I'm having the same problem. Reboot seems the only option. Please take a look at this bug.

I was using a contitsent set of scripts when running into the issue and have a lockfile from the time, so I could try to reproduce ( / make reproducable) my issue, eg. in a container with file-backed loopback mounts, but the reality is that filesystem configurations are complicated. My issue might have been an interaction with cryptsetup, or overlapping mounts from re-running non-idempotent scripts, while your underlying issue could be totally different-- note that my hypotheses don't even implicate ZFS itself! We could find an issue with ZFS, and maybe some devs have ideas about how we could more debug info across these cases broadly like these?

Barring that, I feel the onus is still on us to create a reproducable (ie. specific) cirucumstance.

soggier commented 1 year ago

Had a similar but quiet obvious issue caused by an LXC container mount.
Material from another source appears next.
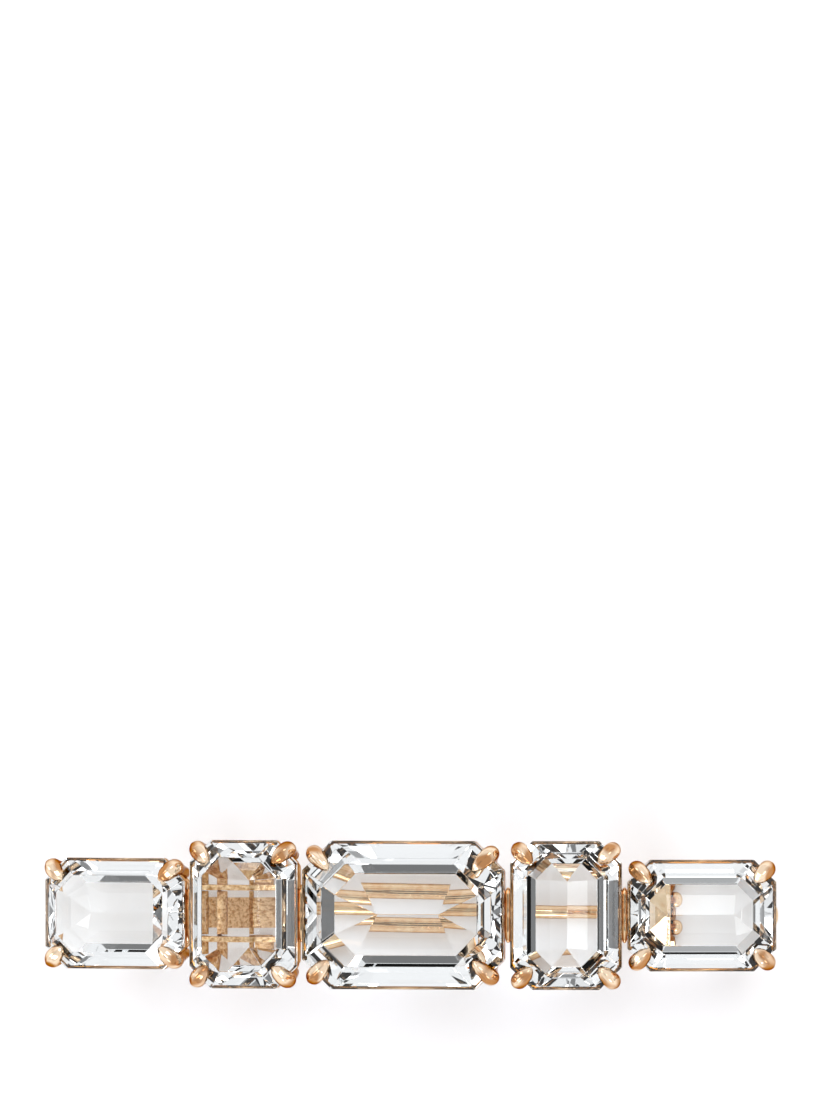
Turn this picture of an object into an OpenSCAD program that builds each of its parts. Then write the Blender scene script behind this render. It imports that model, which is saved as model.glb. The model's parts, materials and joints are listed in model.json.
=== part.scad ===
// Hair clip: a gently arched row of five step-cut crystals in open-backed claw settings,
// with a hinged clasp bar across the back that snaps into a sprung catch.
//
// Frame: X runs along the row, Y across it, and Z up through the crystals' tables.
// The clip stands on its back, so z = 0 is the surface under the hinge's and the catch's feet.

/* [Crystals] */
// Length of the centre crystal, along the row
centre_length = 22; // [18:0.5:26]
// Width of the centre crystal, across the row
centre_width = 16; // [14:0.5:19]
// Corner cut of the centre crystal
centre_corner = 3.2; // [2.8:0.1:3.8]
// Long side of the four smaller crystals
small_length = 16; // [13:0.5:19]
// Short side of the four smaller crystals
small_width = 12; // [10:0.5:14]
// Corner cut of the smaller crystals
small_corner = 2.4; // [2.2:0.1:2.9]
// Thickness of the girdle, the widest band of a crystal
girdle = 0.4; // [0.3:0.05:0.6]
// How far in the first crown step of a smaller crystal ends
crown_step_inset = 1.4; // [1.2:0.05:1.55]
// How high that first crown step rises
crown_step_rise = 1.2; // [0.9:0.05:1.35]
// How far in from the girdle the flat table of a smaller crystal starts
table_inset = 1.85; // [1.7:0.05:2.3]
// Height of the table above the girdle
crown_rise = 1.65; // [1.4:0.05:2.0]
// How far in the first pavilion step of a smaller crystal ends
pavilion_step_inset = 1; // [0.8:0.05:1.2]
// Depth of that first pavilion step
pavilion_step_depth = 1.25; // [1:0.05:1.5]
// How far in the second pavilion step ends
pavilion_ring_inset = 2.7; // [2.2:0.1:3.1]
// Depth of the second pavilion step
pavilion_ring_depth = 2.95; // [2.4:0.05:3.2]
// Share of the pavilion's insets that its two ends get, which makes them steeper than its sides
pavilion_end_share = 0.9; // [0.8:0.01:1]
// Slope of the broad facets that meet at the keel, in degrees
keel_slope = 24; // [18:1:26]
// Length of the centre crystal's keel
centre_keel = 6.6; // [5:0.2:9.4]
// Length of the smaller crystals' keel
small_keel = 7.2; // [6:0.2:8.4]
// Share of each inset by which the corner cut narrows
corner_narrowing = 0.25; // [0.1:0.05:0.4]

/* [Settings] */
// Depth of a smaller setting, from the seat under the girdle to its back
basket_depth = 4.8; // [4.6:0.1:5.8]
// Height of the gallery rails
rail_height = 0.9; // [0.75:0.05:1.1]
// Width of the gallery rails
rail_width = 0.75; // [0.65:0.05:0.9]
// How far the upper rail stands out past the girdle
rail_lip = 0.05; // [0.03:0.01:0.1]
// How far in from the girdle the lower rail starts
lower_rail_inset = 0.9; // [0.7:0.05:1.2]
// Radius of a claw where it bends over the girdle
claw_radius = 0.95; // [0.8:0.05:1.15]
// Radius of a claw at its foot
claw_foot_radius = 0.6; // [0.5:0.05:0.75]
// Radius of a claw at its tip
claw_tip_radius = 0.34; // [0.28:0.02:0.42]
// How far up the first crown step's corner a claw's tip reaches, as a share
claw_reach = 0.85; // [0.7:0.05:1.1]
// Gap between a crystal and the metal that holds it
seat_gap = 0.02; // [0.01:0.005:0.04]

/* [Row] */
// Radius of the arch that the row follows
arch_radius = 170; // [140:5:260]
// Gap between neighbouring settings at the seat
row_gap = 0.5; // [0.4:0.05:0.6]

/* [Clasp] */
// Outer radius of the hinge barrel
barrel_radius = 1.1; // [0.9:0.05:1.35]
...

Stopping the container resolved it but the behavior is unexpected for me.

ZFS version: 2.1.12, release 1.fc38 LXC version: 4.0.12, release 2.fc37

ZFS layout: <parent_fs>/<child_fs> <parent_fs> is an encryption root <parent_fs> had three snapshots, removing them did not make any difference <child_fs> was created with (inherited) defaults

LXC container:

Tests:

After stopping the container, the key could be unloaded in all cases. I'd expect key unloading to succeed after unmounting everything without error or that unmounting would fail with "busy" in the first place. Seems as if the filesystem is lingering like with a lazy unmount or something else is holding on to encryption-related things.

michaelmrose commented 8 months ago

I'm seeing the same thing on 2.2.3 on void linux. The dataset isn't even mounted but the key can't be unloaded. This is true even if I log out my user and log back in.

huntekye commented 4 months ago

This is happening for me as well, Arch Linux 6.9.7-arch1-1, with zfs-2.2.4-1 and zfs-kmod-2.2.4-1 from the archzfs repository. This happened when I tried unloading the encryption key after the first time I had successfully written to an encrypted dataset. Please let me know if there is any other information would be helpful for debugging this issue!